Virtual Graceland

Elvis Presley's Graceland is now offering live online tours for fans around the world. The Tennessee tourist attraction said the two-hour guided tours will take virtual visitors into Presley's former Memphis home, which has been turned into a museum, and through the Meditation Garden, where he is buried. Also included in the $100 ticket is a tour of Presley's jet and a walk through the entertainment complex, which houses exhibits and artifacts related to Presley. Viewers will be able to ask questions during the tours. Graceland was closed for several weeks last year and is now open for limited-capacity, in-person tours. Virtual tours are scheduled for Jan. 27, Feb. 25 and March 25, with more dates expected.

Associated Press

Epcot gets 'Soul'

Epcot is adding an exhibit about jazz, featuring a character from Disney-Pixar's "Soul" film, inside the American Adventure attraction next month. "The Soul of Jazz: An American Adventure" includes Joe Gardner, the lead character of "Soul," voiced in the film by Jamie Foxx.
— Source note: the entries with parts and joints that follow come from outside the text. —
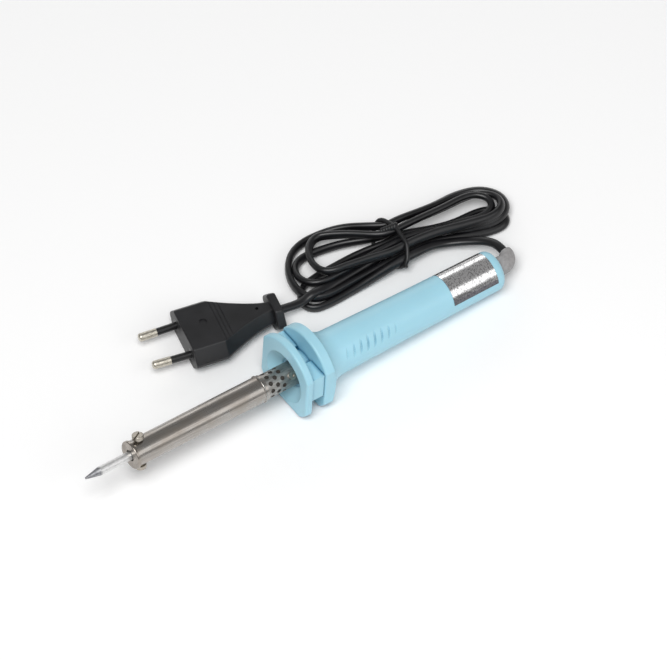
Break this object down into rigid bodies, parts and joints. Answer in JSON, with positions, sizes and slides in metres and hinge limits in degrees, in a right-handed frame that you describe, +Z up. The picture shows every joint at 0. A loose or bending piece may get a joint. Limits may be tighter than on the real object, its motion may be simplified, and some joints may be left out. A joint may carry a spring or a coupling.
{
  "type": "soldering iron",
  "caption": "Mains soldering iron with a pencil bit held by set screws, vented sleeve, two-flange blue guard and handle, and a tied cord with a flat two-pin plug.",
  "frame": {"origin": "On the floor, under the middle of the iron's own box: the cord, hank and plug are left out.", "axes": "+X runs along the iron from its bit to its cord, +Y to the side the cord lies on, +Z up. The iron's own axis leans 3.18 degrees nose up, as it rests on its guard and on the end of its handle."},
  "size_m": [0.2649, 0.0892, 0.0373],
  "materials": {
    "bit_metal": "satin plated copper, tinned at the point",
    "nickel_steel": "nickel-plated turned steel",
    "screw_steel": "plated steel",
    "barrel_steel": "bright stainless tube",
    "sleeve_steel": "plain stainless tube",
    "inner_steel": "plain stainless tube",
    "ceramic": "unglazed steatite",
    "resistance_wire": "nickel-chrome wire",
    "mica": "mica sheet",
    "glass_sleeving": "woven glass sleeving",
    "blue_plastic": "semi-gloss moulded nylon",
    "foil": "bright metallised label film, blank",
    "block_plastic": "natural nylon",
    "terminal_brass": "nickel-free brass",
    "core_insulation": "PVC",
    "cord_pvc": "semi-matt black PVC",
    "ferrule_steel": "plated steel",
    "grey_rubber": "matt grey PVC",
    "tie_plastic": "plastic-coated wire",
    "plug_pvc": "satin black PVC",
    "collar_plastic": "black nylon",
    "pin_brass": "nickel-plated brass"
  },
  "bodies": {
    "iron": {"end_cap": "nickel_steel", "barrel_tube": "barrel_steel", "mounting_sleeve": "sleeve_steel", "sleeve_screws": "screw_steel", "heater_tube": "inner_steel", "heater_former": "ceramic", "heater_winding": "resistance_wire", "mica_wrap": "mica", "heater_carrier": "ceramic", "heater_lead_wires": "resistance_wire", "heater_lead_sleeving": "glass_sleeving", "terminal_block": "block_plastic", "terminal_tubes": "terminal_brass", "terminal_screws": "screw_steel", "cord_cores": "core_insulation", "cord_sheath_end": "cord_pvc", "cord_ferrule": "ferrule_steel", "front_guard": "blue_plastic", "handle_shell": "blue_plastic", "foil_label": "foil", "strain_relief": "grey_rubber", "cord_lead": "cord_pvc", "cord_hank": "cord_pvc", "cord_tail": "cord_pvc", "cord_tie": "tie_plastic", "plug_body": "plug_pvc", "plug_collars": "collar_plastic", "plug_pins": "pin_brass", "plug_pin_sleeves": "collar_plastic"},
    "bit": {"bit": "bit_metal"},
    "set_screw_upper": {"set_screw_upper": "screw_steel"},
    "set_screw_lower": {"set_screw_lower": "screw_steel"}
  },
  "joints": [
    {"name": "bit_slide", "type": "slide", "parent": "iron", "child": "bit", "axis": [-0.9985, 0, 0.0555], "range_m": [0, 0.065]},
    {"name": "set_screw_upper_turn", "type": "hinge", "parent": "iron", "child": "set_screw_upper", "pos_m": [-0.09272, 0, 0.02099], "axis": [0.0543, 0.2079, 0.9766], "range_deg": [0, 720]},
    {"name": "set_screw_lower_turn", "type": "hinge", "parent": "iron", "child": "set_screw_lower", "pos_m": [-0.09272, 0, 0.02099], "axis": [-0.0543, -0.2079, -0.9766], "range_deg": [0, 720]}
  ]
}
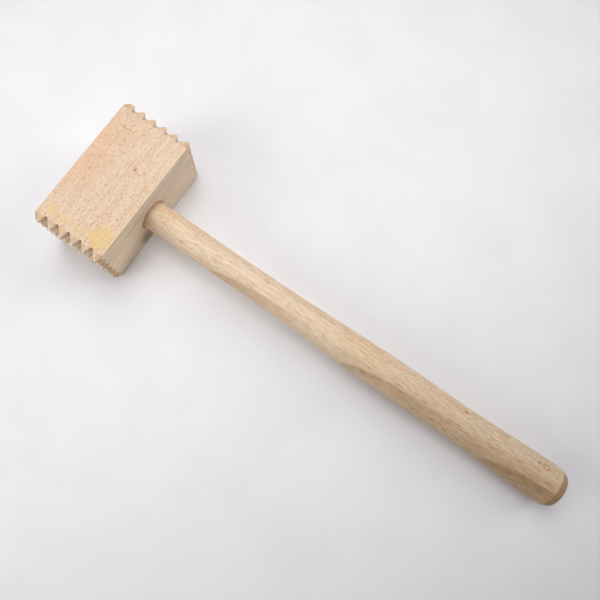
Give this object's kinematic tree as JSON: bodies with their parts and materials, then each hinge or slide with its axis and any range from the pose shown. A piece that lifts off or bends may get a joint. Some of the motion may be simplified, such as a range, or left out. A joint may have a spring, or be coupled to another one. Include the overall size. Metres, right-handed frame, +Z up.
{
  "type": "meat mallet",
  "caption": "Wooden meat mallet: a block head with pyramid teeth on both strike faces, on a turned handle whose tenon is glued and wedged through the head.",
  "frame": {"origin": "on the resting surface, under the centre of the mallet's bounding box as it lies down", "axes": "+Z up; +X along the handle from the head to the grip's end; +Y across the handle, along the head, from one toothed face to the other. The mallet lies as it rests by itself, on the head's long lower edge and the grip's end, so the head and handle dip by about 2.2 degrees about Y."},
  "size_m": [0.3468, 0.092, 0.0497],
  "materials": {
    "head_wood": "bare planed beech, satin",
    "handle_wood": "bare turned beech, sanded smooth",
    "wedge_wood": "bare hardwood, sawn and sanded flush",
    "glue": "cured wood glue, dull"
  },
  "bodies": {
    "root": {"head": "head_wood", "handle": "handle_wood", "tenon_wedge": "wedge_wood", "glue_line": "glue"}
  },
  "joints": []
}
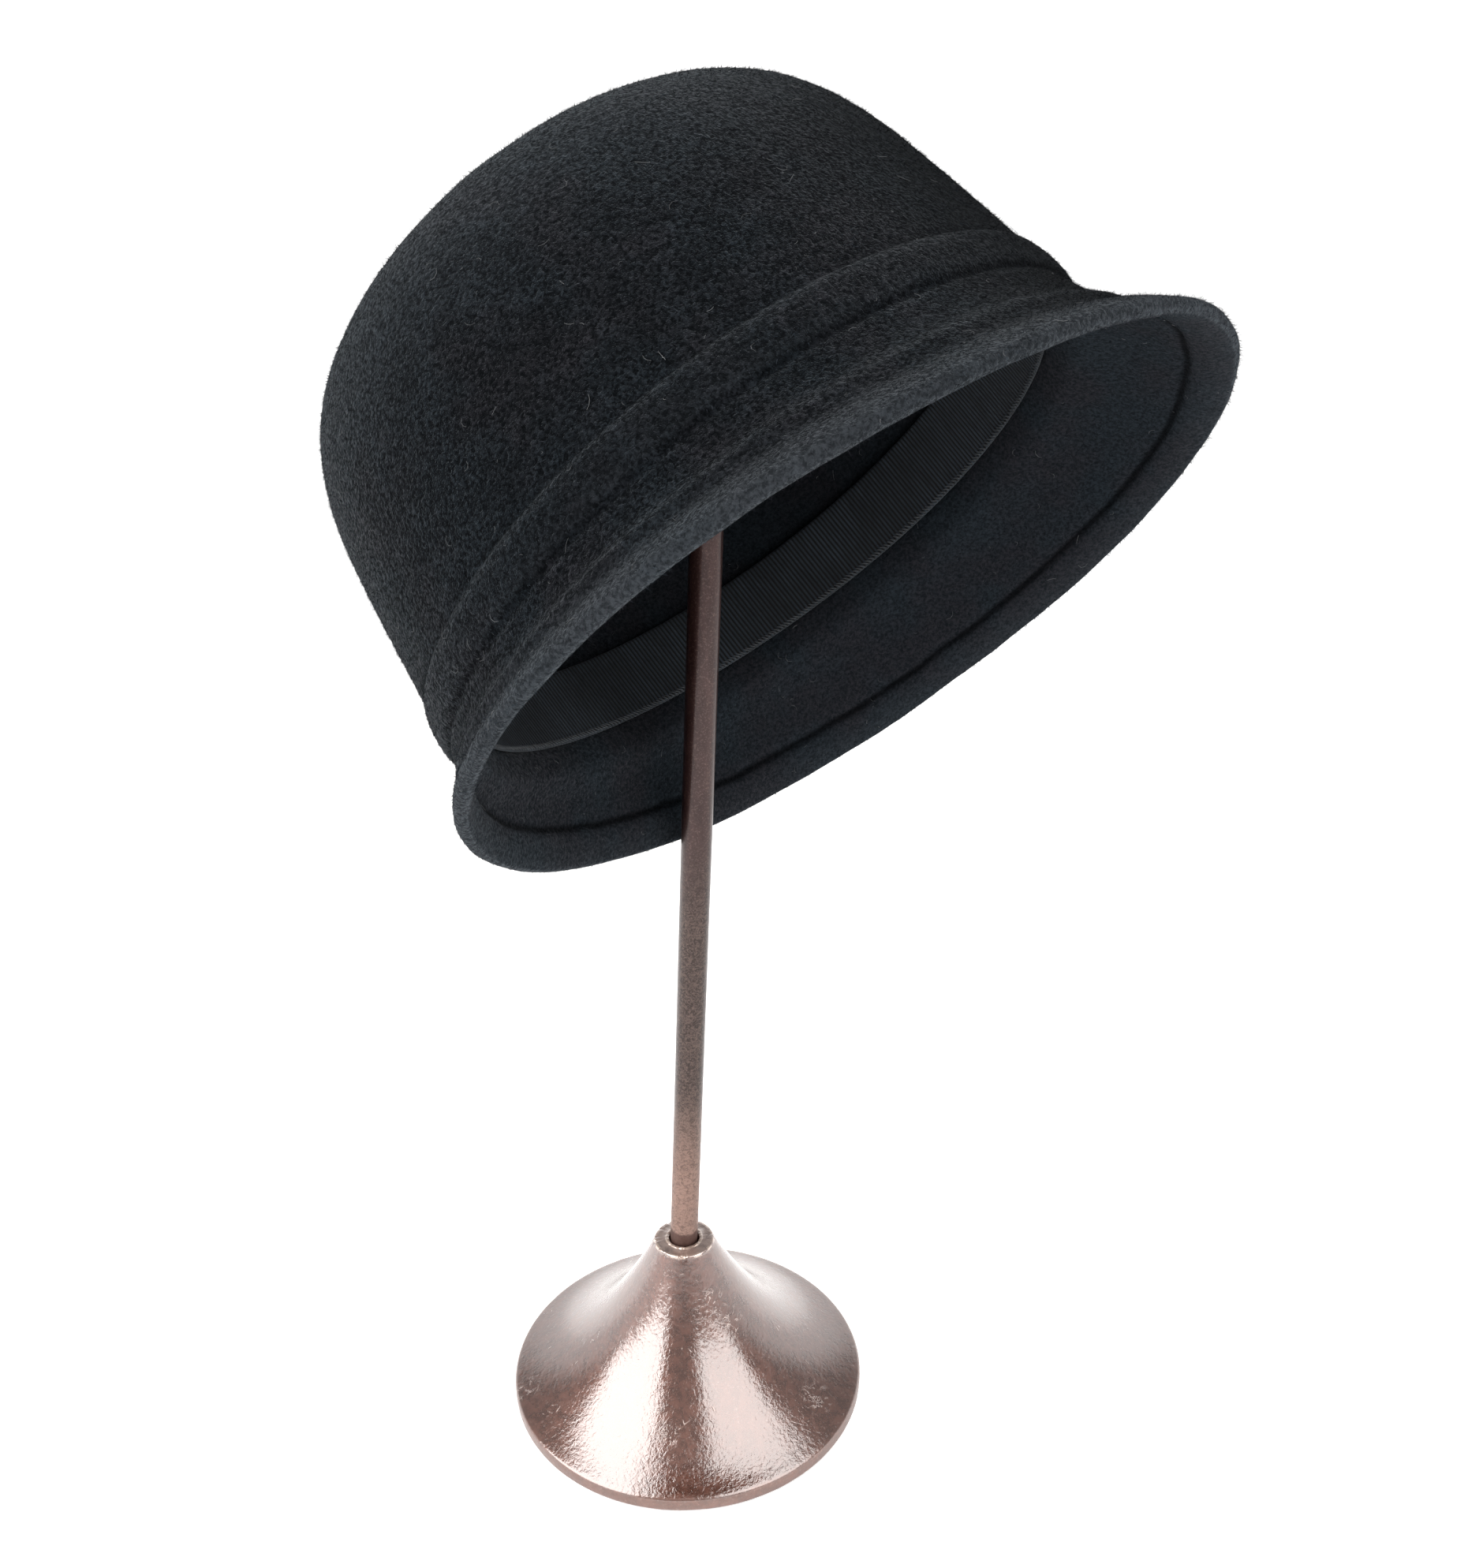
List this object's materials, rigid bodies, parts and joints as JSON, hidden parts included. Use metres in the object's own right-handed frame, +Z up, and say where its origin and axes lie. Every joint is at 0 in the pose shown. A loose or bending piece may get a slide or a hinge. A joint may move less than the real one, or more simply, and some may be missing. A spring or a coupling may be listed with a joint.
{
  "type": "cloche hat on a display stand",
  "caption": "Felt cloche hat with a moulded band and a turned-under hem, resting at a tilt on a slim rod with a flared round base.",
  "frame": {"origin": "middle of the stand's underside, on the surface it stands on", "axes": "+Z up; +X towards the hat's front, which is raised; +Y to the hat's left, which is turned down"},
  "size_m": [0.2439, 0.2104, 0.4409],
  "materials": {
    "felt": "napped wool felt",
    "ribbon": "ribbed ribbon",
    "base_metal": "glossy brown coating",
    "rod_metal": "satin brown coating",
    "knob": "dark stained"
  },
  "bodies": {
    "root": {"felt_body": "felt", "sweatband": "ribbon", "stand_base": "base_metal", "stand_rod": "rod_metal", "rod_knob": "knob"}
  },
  "joints": []
}
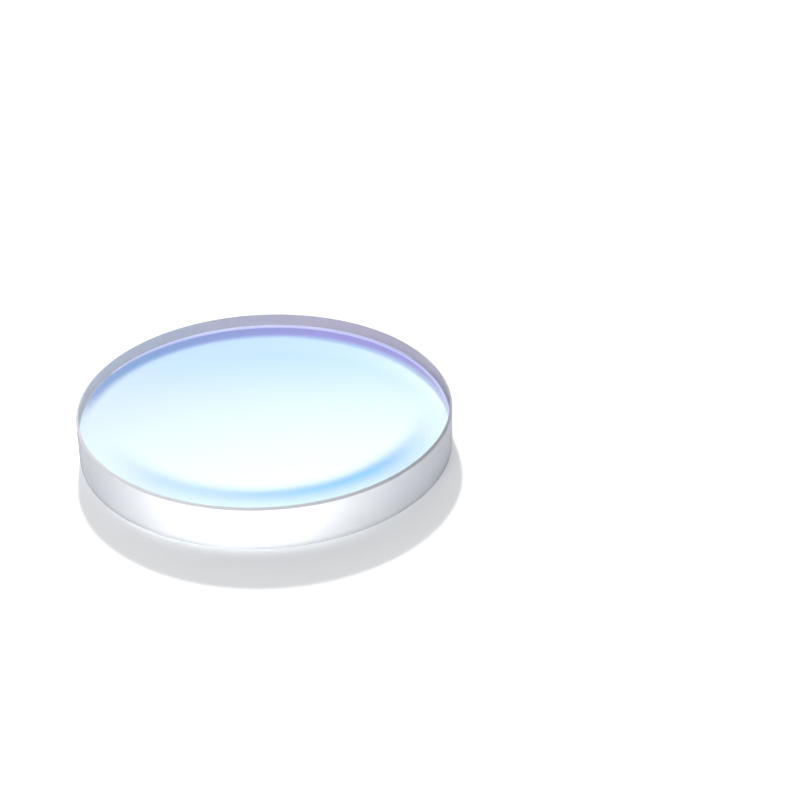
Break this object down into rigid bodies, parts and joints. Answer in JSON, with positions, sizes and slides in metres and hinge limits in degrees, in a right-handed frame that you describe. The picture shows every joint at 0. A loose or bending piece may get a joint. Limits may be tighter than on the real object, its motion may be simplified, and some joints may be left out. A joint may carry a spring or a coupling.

The exhibit will be a "musical tour across America," said Walt Disney Imagineering exec Carmen Smith, including New Orleans, Chicago, New York, Los Angeles and San Juan, Puerto Rico. Multiple jazz museums are participating in the project, she said. Neither an exact opening date nor the length of the exhibit's stay at Epcot was announced.

Orlando Sentinel

American in Bali deported

An American graphic designer is being deported from the Indonesian resort island of Bali over her viral tweets that celebrated it as a low-cost, queer-friendly place for foreigners to live. Kristen Antoinette Gray arrived in Bali in January 2020 and wound up staying through the coronavirus pandemic. "This island has been amazing because of our elevated lifestyle at much lower cost of living. I was paying $1,300 for my L.A. studio. Now I have a treehouse for $400," one of Gray's posts on Twitter said. Gray's posts were considered to have "disseminated information disturbing to the public," which was the basis for her deportation, said Jamaruli Manihuruk, chief of the Bali regional office for the Ministry of Law and Human Rights.

Associated Press

No Cayman cruises in 2021

The Cayman Islands has for years been a top Caribbean cruise destination, but that status will not continue when sailings resume sometime this year. The country's premier announced this past week that cruise ships will not return to the territory in 2021. Cruising "is not on our radar at all at this stage," Premier Alden McLaughlin said in a local news report. He added that he does not anticipate cruise tourism to the country resuming "on any sort of significant level before next year. The cruise ship business is not really within our contemplation at this stage." Virtually all of the major cruise lines operating from U.S. ports have canceled sailings at least through spring.